Nor is the Cyber Dialogue data the only recent warning to retailers and services firms that the Internet will erode their revenues unless they wise up. Microsoft said last week that its Expedia travel service booked $12 million in January. That easily puts Microsoft among the top 50 travel agencies in the United States, joining online rival Preview Travel, which is doing about $3 million a week itself.

In a low-margin business like travel, losing even a little revenue can hit profits hard. Some alarmists are predicting that a noticeable fraction of hometown mom-and-pop travel agencies will disappear this year in the squeeze between Net travel brokers and airlines, which are cutting travel agents' commissions as they attempt to sell more tickets directly.

The most prominent example of how the Internet is changing retail was the January 28 announcement by Egghead Software (EGGS) that it's closing 80 stores and becoming an Internet-only outlet.

Egghead's move can't be blamed solely on the Internet, of course. Its smallish retail stores couldn't compete with the computer superstores. Faced with the choice of leasing bigger spaces or moving to cyberspace, it chose the latter. Even the scrambled executive brains at Egghead--which moved its headquarters from Seattle to Spokane, Washington, a few years ago in a cost-cutting move--understood that cyberspace is cheaper than real estate.

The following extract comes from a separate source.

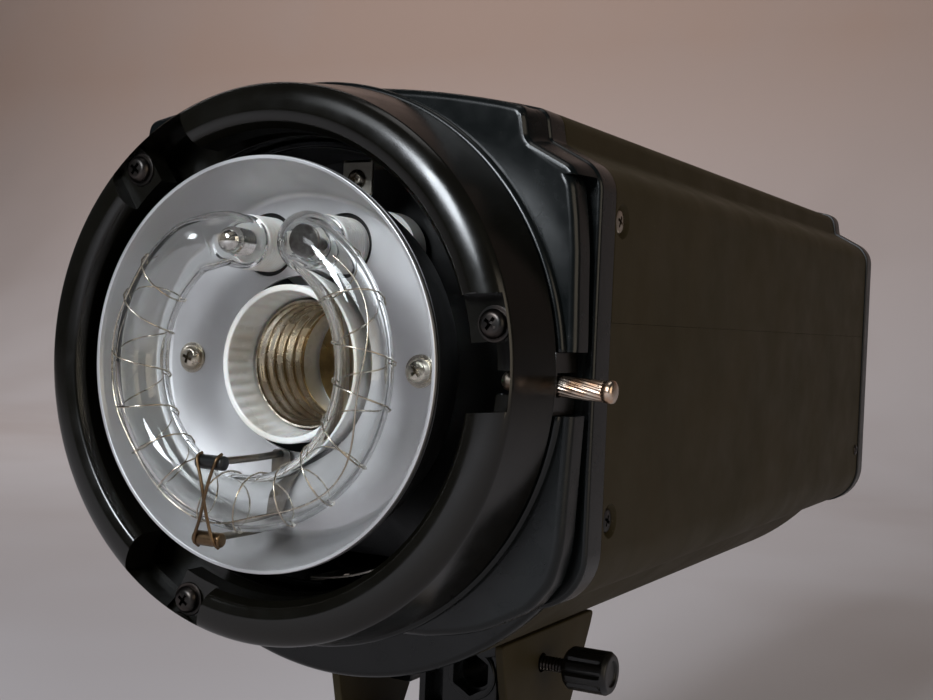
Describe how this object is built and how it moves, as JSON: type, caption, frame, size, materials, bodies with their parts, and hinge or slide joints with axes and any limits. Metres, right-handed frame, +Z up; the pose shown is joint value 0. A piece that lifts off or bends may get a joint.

I've been skeptical about whether Internet commerce would really hurt physical stores, as San Francisco real estate broker/lawyer Mark Borsuk predicts it will. My argument: U.S. retailers continue to sell more, so online sales might slow revenue growth, but they aren't likely to grab enough business to hurt your local Gap or the corner A&P.

Borsuk has been preaching for months that online sales will affect retailers, and soon thereafter, the landlords and investors who lease to them.

"Egghead's move to a pure Internet retailing format is future shock," hesays. "Some retail landlords are in for a wild ride as merchants seek to integrate an online presence with their store and catalog businesses."

Retailers and their landlords are shrugging off online shopping as a phenomenon that is no more dangerous to them than catalog sales, which never hit store-based retailers. But catalog and online shopping are fundamentally different, Borsuk argues.

"Online shopping creates far more value for users than simply making the purchase. Amazon.com offers customer-authored book reviews and alerts readers to books of interest by email," he says. "The sense of community implicit in cyberspace has no catalog analog."

Speaking of Amazon, the online bookseller sold $66 million in books in 1997's final quarter. Internet auctioneer Onsale (ONSL) did $33 million in the same three months. That's almost $100 million in revenue that didn't go to a cataloger or someone with a physical storefront.